Isaac welcomed the President to visit, but to forgo the popular tourist destination where it is believed that Jesus was born and instead see some of the other sights--most of which are much less celebrated (or even acknowledged) by Christians in the West.
There are other important things to see. I suggest that as the President enters the town, from Jerusalem I presume, that he takes a look to his right, and he will see the Separation Wall. It is hard to miss. It is that ugly concrete structure that gives you the impression that you are inside a big prison. I am sure the President will notice how the Wall is killing life in Bethlehem, cutting deep into our neighborhoods.
As he continues on his way through the main street, I suggest he pays attention to his right, to the Azza refugee camp. I hope it reminds him of the misery of more than 5 million Palestinian refugees today, who are still waiting in hope for a just resolution to their suffering (see UN resolution 194).
I know that the President is planning to visit the Nativity Church to pay homage to the child of Bethlehem. If so, then I would like to remind him of a story the person he is planning to give homage to once said - and it it the story of the Good Samaritan. It is a story about mercy. It is also a story about apathy. The two men who did not do mercy were religious. They were so occupied, it seems, with the religious task ahead, that they neglected to see the suffering of the man they passed by. I mention this story because we in Bethlehem are tired of people visiting our town on a daily basis on a "religious duty" without paying attention to the plight and suffering of the people of Bethlehem.
If this is about a religious duty, then there is nothing more religious than speaking the truth and working for justice and reconciliation. May I, therefore, suggest, that instead of visiting the church of the Nativity, that you go instead to the town of Beit Jala and visit the area of Cremesan. There you will hear from Palestinian Christians how they are fighting to keep their land from being confiscated, and maybe you can join them in their weekly prayer. You will be giving, after all, homage to the child of Bethlehem, when you show compassion, and work for peace and justice. It is Jesus who said after all: "Blessed are the Peacemakers, for they shall be called sons of God".

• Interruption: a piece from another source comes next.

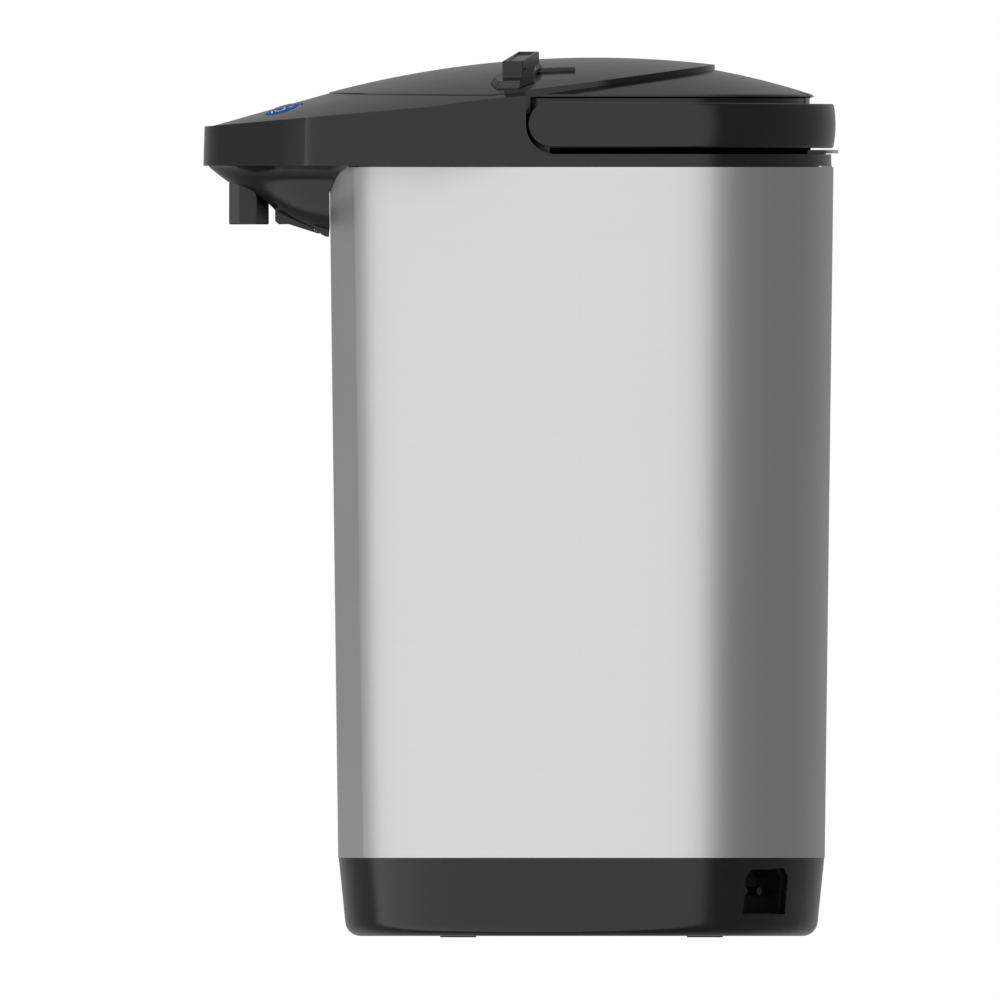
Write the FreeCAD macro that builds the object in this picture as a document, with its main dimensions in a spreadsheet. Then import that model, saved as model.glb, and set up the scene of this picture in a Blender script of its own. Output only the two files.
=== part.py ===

Whether the President takes notice of Isaac's requests remains to be seen, but if there is ever to be lasting peace in the Middle East, it will require American leaders to begin asking the hard questions regarding this country's longstanding endorsement of Israeli policy regarding things such as the settlements, separation barrier and refugees still awaiting return to their homes since 1948. Perhaps President Obama's visit will signal the beginning of such a shift in U.S. foreign policy.